4. Do not watch this game because watching it is bad for football and terrible for football players

This is the most interesting and most compelling argument for why you should not watch this game. Playing a game on Thursday night, just four days after the previous Sunday’s game, is absolutely brutal. MMQB.com ran a wonderful article about this by Robert Klemko, which initially inspired this post. In it, Klemko quotes Texans offensive lineman, Duane Brown:

“That Friday, everything was hurting; knees, hands, shoulders,” he remembers. “I didn’t get out of bed until that night. I didn’t leave the house at all. You talk about player safety, but you want to extend the season and add Thursday games? It’s talking out of both sides of your mouth.”

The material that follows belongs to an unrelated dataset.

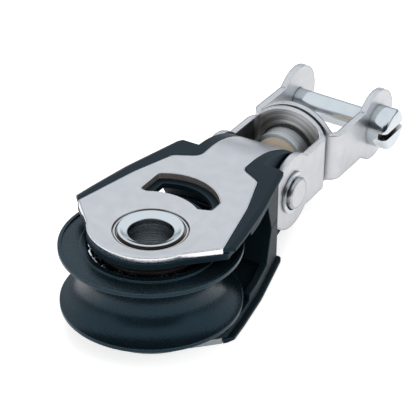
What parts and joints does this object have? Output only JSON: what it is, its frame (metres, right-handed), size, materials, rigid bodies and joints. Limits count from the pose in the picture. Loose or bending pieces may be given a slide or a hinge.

“Knees, hands, shoulders” are one thing but heads are another entirely. We’re still learning about concussions but a few things are reasonably clear. Players will hide concussions from their teams and try to play despite them. The most dangerous thing that can happen to a player who is concussed is to get concussed again and this is more likely the less rest they have after their first concussions. Playing games with less than six days of rest is painful and dangerous.

If we give the NFL the benefit of the doubt (which I’m not positive we should) about being sincerely concerned for player safety, how can we rationalize their expansion of the NFL schedule to include more and more Thursday games? Klemko writes that the value of those games to the league is enormous — estimated at over $700 million dollars per year on top of making the NFL network (which televises most of the Thursday night games) a viable network. And it’s our viewing, particularly of bad match-ups like this one, that drives that value. Klemko writes:

Putting aside for a moment the injury concerns, who would actually want to watch these 14 games featuring fatigued players, often pitting bad teams against good ones, or worse, the 2-10 Texans vs. the 3-9 Jaguars (8:25 PM ET, Thursday, NFL Network)?

Answer: EVERYBODY.

“You have Houston and Jacksonville, which no one is looking forward to,” Ourand says, “but even that game is going to win the night on cable within the male demographics everybody sells, and it will be one of the top 5 or 10 shows on TV. The power of the NFL and why they want to go to Thursday is more evident in this game than in any other.”

So far at least, that seems to be true. Fans, including myself, have watched the Thursday games faithfully. I can’t say I’m completely happy about it though. I think it seriously dilutes the NFL experience. There’s something special about isolating all of the games on Sunday (and Monday night.) It makes every Sunday an anticipated event; a miniature holiday of the football denomination. I am particularly frustrated about the Thursday game’s impact on my enjoyment of fantasy football. Part of the fun of fantasy football is approaching a Sunday full of football knowing that, like in each game that day, you start 0-0 and anything could happen. The Thursday game almost always means that instead of that “anything could happen” feeling, you have a “oh, I’m ahead, I should win this” feeling or a “oh man, I’m definitely not going to win” feeling. It’s a lot less fun that way.

For this Thursday, at least, let’s do our part for the players, for our relationships, for our sanity, and not watch the football game.